At this point I will also lay out my pieces to aid in matching the correct set of tails to the associated set of pins. To do this I simply pair up my pin boards (oriented front to back according to our layout triangle) and the place the approriate tail board on either side.
The quickest and easiest way I've found to mark your pins is to align the edge of your pin board with a support of some sort...a block plane on its, the top edge of your clamping surface etc. In the picture below I've matched it to the top of the hand screw with an identical hand screw on the table top acting as further support. Once you have your tail stock lined up it's time to mark your pins. Take the approriate tail board that is associated with the pin board end you're currently marking. Flush the ends of the tails to the leading edge of the pin board as well as the sides. Once that's done grab your marking knife (x-acto, etc) and mark each edge.
Once you've marked your tails you can raise the pin board and darken the marks with a fine lead pencil, remembering to transfer the line down the face of each board to the shoulder.
When that's accomplished all the way around your boards it's time to start cutting again...no worries...these cuts are nice and easy vertical cuts, besides after cutting the tails you're all warmed up and this should be a walk in the park.
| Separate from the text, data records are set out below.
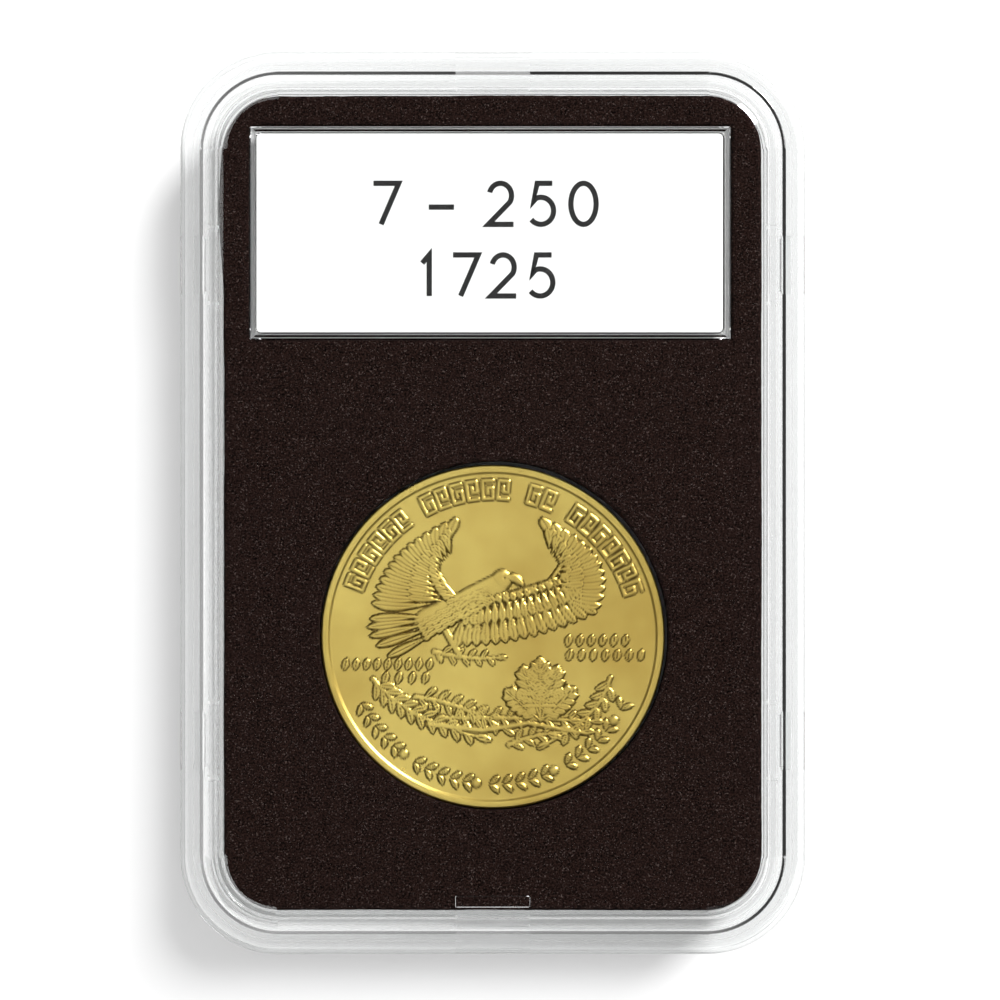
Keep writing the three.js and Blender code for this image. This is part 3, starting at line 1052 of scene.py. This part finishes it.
def ring_ornaments(relief):
    """A broken band of key links over the top and of lozenges under the bottom."""
    groups = (6, 6, 2, 7)
    pitch = math.radians(6.05)
    angle = math.radians(158.5)
    link = [(0.55, -0.85), (-0.5, -0.85), (-0.5, 0.85), (0.5, 0.85), (0.5, -0.15), (0.0, -0.15), (0.0, 0.3)]
    for count in groups:
        for index in range(count):
            flip = 1 if index % 2 else -1
            shape = [(px * 0.95, py * flip) for px, py in link]
            relief.stroke(on_ring(14.0, angle, shape), 0.15, 0.12)
            angle -= pitch
        angle -= pitch
    lower_pitch = math.radians(5.15)
    angle = math.radians(207)
    for index in range(25):
        if index % 6 == 5:
            relief.stud(on_ring(14.0, angle, [(0.0, 0.0)])[0], 0.45, 0.15)
        else:
            for side in (-1, 1):
                ends = on_ring(14.0, angle, [(0.0, 0.06 * side), (-0.85, 0.8 * side)])
                relief.leaf(ends[0], ends[1], 0.56, 0.16, 0.06 * side, 0.4, 0.3)
        angle += lower_pitch


def small_rows(relief):
    """Short rows of small lozenges at the middle left and right."""
    rows = ((7.2, 12.6, -0.35), (7.3, 14.1, -1.75), (-14.0, -6.0, -2.6), (-10.2, -6.4, -3.9))
    for start, end, y in rows:
        count = round((end - start) / 0.92)
        for index in range(count):
            x = start + (end - start) * index / (count - 1)
            relief.leaf((x - 0.12, y - 0.55), (x + 0.12, y + 0.55), 0.66, 0.14, 0.0, 0.0, 0.5)


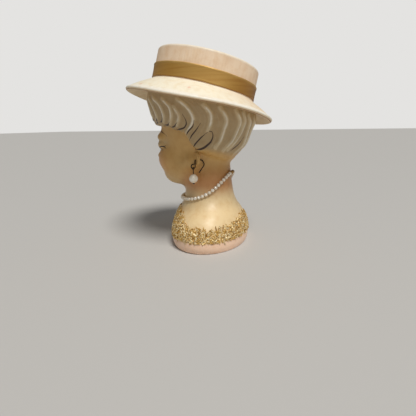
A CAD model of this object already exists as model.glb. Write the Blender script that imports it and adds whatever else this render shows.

Just remember to let the saw do the work and think...Shhhhhhhhhhika. The processes is exactly the same, using your thumb to guide the saw and leaving the line.
Once everything is cut it's time to CHOP...AAAAAAAAHHHHHHH...
Don't worry about it...pins are easy to chop. Everyone has their own process and thought process for chopping. I personally do the following. With the pin board face down, so the waste looks like a big V, I will drive my chisel in with a few taps to score across the grain about half way down the waste. I will then flip the board over so that the V is now upside and do the same thing on that side. I will then carefully pare out the was that has been cut. The reason I orient the board in this succession is all about pressure.
If you look at the picture above you can see that if you were to keep chopping from this angle the waste is getting wedge into your pins. In doing so it's possible to damage the edge of the pin as well as potentially cut into the pin.
By flipping the board that pressure is no longer wedging into the pins, and if you happen to chop clean through as I've done on the left side you're not in danger of cutting or damaging the pin. Continue with this process until you can easily chop a clean line down the shoulder, remembering to give those final cut a bit of a back bevel to aid in your fitting.
Once you're done with cleaning up the pins, it's time for the initial fitting. This can take a little finesse, but you'll get it by taking shallow cuts with your chisel and exorcizing a little patience. Keep fitting your joint until you're happy with the fit and then take a step back and admire your hard work.
Remember if it doesn't look perfect or fit perfect it's ok...your next one will be better and the one after that will be better and so on. It's all about practice.
Before we wrap up here let's talk about one item I've purposely left out...your chisels. If you don't have a full set Lie Nielsen chisels it's not the end of the world. You can cut these joints with any chisel you can buy at the big box stores in your neighborhood. The key is that they be sharp...the sharper the better...and if you find that your tails and pins are a bit closer together than any of the chisels you can find at the box store will allow you to work without damaging things...well, no worries, you can always make your own. Don't hesitate to grind down a big box chisel to fit your needs.
The above picture is a perfect example. A simple $10.00 1/4" Buck Bro's chisel from a certain home store that loves orange that I ground down to just under 1/8" for those smaller dovetails.
So what are you waiting for? Get out in the wood-shop and get cutting some dovetails, you'll be glad you did.